Teknolojik gelişmeler ışığında geliştirilmeye devam eden pek çok farklı ürün mevcuttur. Giyilebilir teknoloji ile tasarlanan ve günümüzde insanların hayatını kolaylaştıran cihazlar büyük beğeni toplamaya devam ediyor. Akıllı telefonlar ile kablosuz bir şekilde senkronize edilebilen ve giyilebilir teknoloji ile geliştirilen cihazlarda bulunan akıllı sensörler vücut hareketlerini takip edebilme özellikleri ile öne çıkar.
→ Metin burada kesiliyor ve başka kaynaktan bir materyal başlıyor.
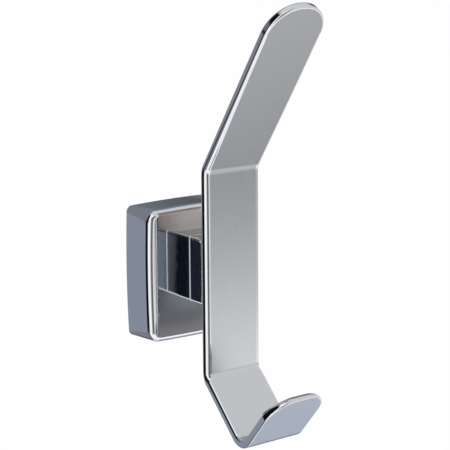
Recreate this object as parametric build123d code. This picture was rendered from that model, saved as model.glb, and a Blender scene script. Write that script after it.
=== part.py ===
from build123d import *
import os
from math import cos, radians, sin

# Hat and coat hook with a square flange for concealed fixing. Millimetres.
# The origin is the centre of the flange on the wall plane, +Z is up and the hook stands out towards -Y.
# A "reach" is a distance from the wall plane, so a reach r is y = -r.

# Flange cover: a cup drawn from thin sheet, open towards the wall, with slightly bowed sides
flange_side = 50.8
flange_bow = 0.6
flange_depth = 16.1
flange_corner_radius = 3.4
flange_rim_radius = 2.2
flange_sheet = 0.8

# Support arm: a square sleeve in two lengths, set a little above the middle of the flange
support_side = 25.4
support_height = 3.4
support_corner_radius = 1.3
support_sheet = 0.8
seam_reach = 23.1
sleeve_end_radius = 0.6
neck_end_radius = 0.35
spigot_length = 4.0
spigot_bore_radius = 0.2
sleeve_clearance = 0.05
weld_clearance = 0.05

# Hook blade: one strip, drawn here by its front surface
blade_width = 25.4
blade_thickness = 3.0
blade_reach = 33.6
blade_edge_radius = 1.1
upper_bend_height = 41.3
lower_bend_height = -36.7
bend_radius = 4.3
arm_length = 74.2
arm_lean = 34.3
arm_end_flat = 1.0
drop_length = 28.9
drop_lean = 45.4
crook_radius = 3.6
lip_length = 28.8
lip_lean = 39.6
lip_end_flat = 5.4

# Wall plate: hidden in the flange and screwed to the wall
plate_sheet = 1.6
plate_bend_radius = 0.8
plate_width = 30.0
plate_shelf_reach = 8.0
plate_hook_height = 5.0
plate_foot_reach = 11.0
wall_screw_hole_radius = 2.4
wall_screw_spacing = 15.0

# Mounting bracket: hidden in the flange, hooked over the plate's upturned edge
bracket_sheet = 1.6
bracket_bend_radius = 0.8
bracket_width = 30.0
bracket_front_clearance = 0.1
bracket_top_room = 1.6
bracket_bottom_room = 3.2
bracket_hook_clearance = 0.3
bracket_foot_back_room = 3.0
feet_gap = 5.6

# Set screw: locks the bracket's foot against the plate's foot
screw_radius = 2.0
screw_length = 6.0
screw_reach = 7.5
screw_socket_across = 2.0
screw_socket_depth = 2.6
screw_point_radius = 1.1
screw_end_chamfer = 0.5
screw_clearance = 0.05
access_hole_radius = 2.6

# Tools for cutting and choosing
drill_length = 8.0
no_sideways_part = 0.001

# Places that follow from the sizes above
bracket_web_reach = flange_depth - flange_sheet - bracket_front_clearance
flange_inner_half = flange_side / 2 - flange_sheet
bracket_top = flange_inner_half - bracket_top_room
bracket_bottom = bracket_bottom_room - flange_inner_half
plate_bottom = bracket_bottom + bracket_sheet + feet_gap
plate_top = -plate_bottom


def front_plane(reach):
    """A plane facing away from the wall, with X to the right and Z up."""
    return Plane.XZ.offset(reach)


def away(lean):
    """Unit vector in the side view (y, z) that rises and leans away from the wall."""
    return Vector(-sin(radians(lean)), cos(radians(lean)))


def bowed_square(side, bow, corner_radius):
    """A square whose four sides swell outwards at their middles."""
    half = side / 2
    arcs = Curve()
    for turn in range(4):
        arcs += Rot(0, 0, 90 * turn) * ThreePointArc((-half, -half), (0, -half - bow), (half, -half))
    return fillet(make_face(arcs).vertices(), corner_radius)


def bent_sheet(points, sheet, inner_radius, width):
    """A folded strip: its centre line in the side view (reach, height), widened to the sheet."""
    corners = [(-reach, height) for reach, height in points]
    centre_line = FilletPolyline(*corners, radius=inner_radius + sheet / 2)
    return extrude(Plane.YZ * trace(centre_line, sheet), amount=width / 2, both=True)


def square_tube(side, corner_radius, start, end):
    """A solid square bar with rounded corners, from one reach to another."""
    outline = Pos(0, support_height) * RectangleRounded(side, side, corner_radius)
    return extrude(front_plane(start) * outline, amount=end - start, dir=(0, -1, 0))


def blade_corners():
    """The corners of the blade's front surface and of its back, in the side view (y, z)."""
    top = Vector(-blade_reach, upper_bend_height)
    low = Vector(-blade_reach, lower_bend_height)
    crook = low - away(-drop_lean) * drop_length
    front = [top + away(arm_lean) * arm_length, top, low, crook, crook + away(lip_lean) * lip_length]
    runs = [(front[i + 1] - front[i]).normalized() for i in range(4)]
    normals = [Vector(run.Y, -run.X) * -1 for run in runs]
    back = [front[0] + normals[0] * blade_thickness]
    for i in range(3):
        square_on = (normals[i] + normals[i + 1]) / (1 + normals[i].dot(normals[i + 1]))
        back.append(front[i + 1] + square_on * blade_thickness)
    back.append(front[4] + normals[3] * blade_thickness)
    return front, back


def blade_slab(width):
    """The bent strip before its ends and edges are rounded."""
    front, back = blade_corners()
    side_view = make_face(Polyline(*front, *reversed(back), close=True))
    for bend, inner_radius in ((1, bend_radius), (2, bend_radius), (3, crook_radius)):
        side_view = round_corner(side_view, front[bend], inner_radius)
        side_view = round_corner(side_view, back[bend], inner_radius + blade_thickness)
    return extrude(Plane.YZ * side_view, amount=width / 2, both=True)


def round_corner(face, corner, radius):
    """The face with the corner that lies nearest to a point rounded."""
    nearest = face.vertices().sort_by_distance((corner.X, corner.Y, 0))[0]
    return fillet(nearest, radius)


def end_waste(end, lean, flat):
    """What is cut off a strip's square end to leave a rounded one with a short flat."""
    radius = (blade_width - flat) / 2
    waste = Pos(0, (1 - radius) / 2) * Rectangle(blade_width + 2, radius + 1)
    waste -= Pos(0, -radius / 2) * Rectangle(flat, radius)
    for side in (-1, 1):
        waste -= Pos(side * flat / 2, -radius) * Circle(radius)
    run = away(lean)
    strip_plane = Plane((0, end.X, end.Y), x_dir=(1, 0, 0), z_dir=(0, -run.Y, run.X))
    return extrude(strip_plane * waste, amount=2 * blade_thickness, both=True)


def make_hook_blade():
    """The strip with round ends and softened edges all the way round."""
    front, back = blade_corners()
    blade = blade_slab(blade_width)
    blade -= end_waste(front[0], arm_lean, arm_end_flat)
    blade -= end_waste(front[4], lip_lean, lip_end_flat)
    tips = [Vector(0, end.X, end.Y) for end in (front[0], front[4])]
    broad_edges = []
    for face in blade.faces():
        at_a_tip = min((face.center() - tip).length for tip in tips) < blade_thickness
        if abs(face.normal_at().X) < no_sideways_part and not at_a_tip:
            broad_edges += face.edges()
    rims = [edge for edge in broad_edges if broad_edges.count(edge) == 1]
    return fillet(rims, blade_edge_radius)


def make_support_arm():
    """The outer sleeve, from the seam to the back of the blade."""
    inner_side = support_side - 2 * support_sheet
    inner_radius = support_corner_radius - support_sheet
    back_reach = blade_reach - blade_thickness - weld_clearance
    sleeve = square_tube(support_side, support_corner_radius, seam_reach, back_reach)
    sleeve = fillet(sleeve.faces().sort_by(Axis.Y)[-1].edges(), sleeve_end_radius)
    return sleeve - square_tube(inner_side, inner_radius, seam_reach, back_reach)


def make_support_neck():
    """The inner length: it stands on the bracket, fills the flange's opening and ends in a spigot."""
    spigot_side = support_side - 2 * (support_sheet + sleeve_clearance)
    spigot_radius = support_corner_radius - support_sheet - sleeve_clearance
    bore_side = spigot_side - 2 * support_sheet
    inner_side = support_side - 2 * support_sheet
    inner_radius = support_corner_radius - support_sheet
    shoulder_reach = seam_reach - support_sheet
    spigot_reach = seam_reach + spigot_length
    neck = square_tube(support_side, support_corner_radius, bracket_web_reach, seam_reach)
    neck = fillet(neck.faces().sort_by(Axis.Y)[0].edges(), neck_end_radius)
    neck += square_tube(spigot_side, spigot_radius, shoulder_reach, spigot_reach)
    neck -= square_tube(inner_side, inner_radius, bracket_web_reach, shoulder_reach)
    return neck - square_tube(bore_side, spigot_bore_radius, shoulder_reach, spigot_reach)


def cushion(inset):
    """The solid form of the flange, drawn in all round by an inset: the cup's outside or its hollow."""
    outline = bowed_square(flange_side - 2 * inset, flange_bow, flange_corner_radius - inset)
    form = extrude(front_plane(0) * outline, amount=flange_depth - inset, dir=(0, -1, 0))
    return fillet(form.faces().sort_by(Axis.Y)[0].edges(), flange_rim_radius - inset)


def make_flange_cover():
    """The drawn cup, with an opening for the neck and an access hole for the set screw."""
    opening_side = support_side + 2 * weld_clearance
    opening_radius = support_corner_radius + weld_clearance
    opening = square_tube(opening_side, opening_radius, bracket_web_reach, flange_depth)
    access = Pos(0, -screw_reach, -flange_side / 2) * Cylinder(access_hole_radius, drill_length)
    return cushion(0) - cushion(flange_sheet) - opening - access


def make_wall_plate():
    """A folded plate: a foot for the set screw, a web with screw holes, and a shelf that ends in a hook."""
    middle = plate_sheet / 2
    path = [
        (plate_foot_reach, plate_bottom + middle),
        (middle, plate_bottom + middle),
        (middle, plate_top - middle),
        (plate_shelf_reach - middle, plate_top - middle),
        (plate_shelf_reach - middle, plate_top + plate_hook_height),
    ]
    plate = bent_sheet(path, plate_sheet, plate_bend_radius, plate_width)
    for side in (-1, 1):
        spot = Pos(0, 0, side * wall_screw_spacing / 2) * Rot(90, 0, 0)
        plate -= spot * Cylinder(wall_screw_hole_radius, drill_length)
    return plate


def make_mounting_bracket():
    """A folded channel: its top lip drops behind the plate's hook and its foot takes the set screw."""
    middle = bracket_sheet / 2
    web = bracket_web_reach - middle
    lip = plate_shelf_reach - plate_sheet - bracket_hook_clearance - middle
    lip_end = plate_top + bracket_hook_clearance
    path = [
        (bracket_foot_back_room, bracket_bottom + middle),
        (web, bracket_bottom + middle),
        (web, bracket_top - middle),
        (lip, bracket_top - middle),
        (lip, lip_end),
    ]
    bracket = bent_sheet(path, bracket_sheet, bracket_bend_radius, bracket_width)
    thread = Cylinder(screw_radius + screw_clearance, drill_length)
    return bracket - Pos(0, -screw_reach, bracket_bottom) * thread


def make_set_screw():
    """A headless screw with a hexagon socket below and a cupped point above."""
    point_height = plate_bottom - screw_clearance
    screw = Cylinder(screw_radius, screw_length, align=(Align.CENTER, Align.CENTER, Align.MAX))
    screw = chamfer(screw.edges().filter_by(GeomType.CIRCLE), screw_end_chamfer)
    socket = extrude(RegularPolygon(screw_socket_across / 2, 6, major_radius=False), screw_socket_depth)
    screw -= Pos(0, 0, -screw_length) * socket
    screw -= Cone(0, screw_point_radius, screw_point_radius / 2, align=(Align.CENTER, Align.CENTER, Align.MAX))
    return Pos(0, -screw_reach, point_height) * screw


pieces = {
    "hook_blade": make_hook_blade,
    "support_arm": make_support_arm,
    "support_neck": make_support_neck,
    "flange_cover": make_flange_cover,
    "mounting_bracket": make_mounting_bracket,
    "wall_plate": make_wall_plate,
    "set_screw": make_set_screw,
}

os.makedirs("parts", exist_ok=True)
for name, make in pieces.items():
    export_step(make(), f"parts/{name}.step")
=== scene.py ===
from math import cos, pi, radians, sin, tan

import bpy
from mathutils import Matrix, Vector


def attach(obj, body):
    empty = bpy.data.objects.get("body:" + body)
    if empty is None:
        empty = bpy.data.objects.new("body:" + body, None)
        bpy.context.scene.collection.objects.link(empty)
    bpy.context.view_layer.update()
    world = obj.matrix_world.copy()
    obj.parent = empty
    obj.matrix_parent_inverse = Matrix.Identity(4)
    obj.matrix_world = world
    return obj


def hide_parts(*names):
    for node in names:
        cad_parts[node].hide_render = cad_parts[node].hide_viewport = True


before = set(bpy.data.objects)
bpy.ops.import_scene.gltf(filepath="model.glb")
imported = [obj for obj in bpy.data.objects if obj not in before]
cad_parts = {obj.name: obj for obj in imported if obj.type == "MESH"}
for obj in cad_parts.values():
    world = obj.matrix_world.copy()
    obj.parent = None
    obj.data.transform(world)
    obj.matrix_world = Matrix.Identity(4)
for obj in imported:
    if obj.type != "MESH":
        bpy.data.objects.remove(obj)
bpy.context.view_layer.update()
bpy.ops.object.select_all(action="DESELECT")


# Wall plate. A strip of 1.6 mm steel folded into a foot, a web and a hooked shelf, then zinc plated.
# Two screws hold it to the wall, and the flange hides it.
plate_zinc = (0.56, 0.57, 0.58)
zinc_dark = 0.86
zinc_light = 1.1
zinc_spangle = 420
zinc_patches = 140
zinc_roughness = (0.34, 0.5)
zinc_relief = 0.00002
noise_low = 0.35
noise_high = 0.65
plain_detail = 2
fine_detail = 3


def bare_metal(name):
    """A metal with nothing on it yet: its nodes, its links and its shader are ready to be joined up."""
    metal = bpy.data.materials.new(name)
    metal.use_nodes = True
    nodes = metal.node_tree.nodes
    shader = nodes["Principled BSDF"]
    shader.inputs["Metallic"].default_value = 1
    return metal, nodes, metal.node_tree.links, shader


def colour_ramp(nodes, links, value, stops):
    """Turns a value into a colour, by way of stops that each have a place from 0 to 1 and a colour."""
    ramp = nodes.new("ShaderNodeValToRGB")
    elements = ramp.color_ramp.elements
    elements.remove(elements[0])
    elements[0].position = stops[0][0]
    elements[0].color = (*stops[0][1], 1)
    for position, colour in stops[1:]:
        elements.new(position).color = (*colour, 1)
    links.new(value, ramp.inputs["Fac"])
    return ramp.outputs["Color"]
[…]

Pek çok olanak sunan bu cihazların hassas bir yapısı bulunur bu nedenle de gereken korumanın sağlanabilmesi adına üretimleri kırılmaz cam ile yapılır. Dokunmatik ekrana sahip olan elektronik cihazların birçoğunda kırılmaya ya da gelen darbelere karşı daha dayanıklı olabilmesi için kırılmaz cam tercih edilir.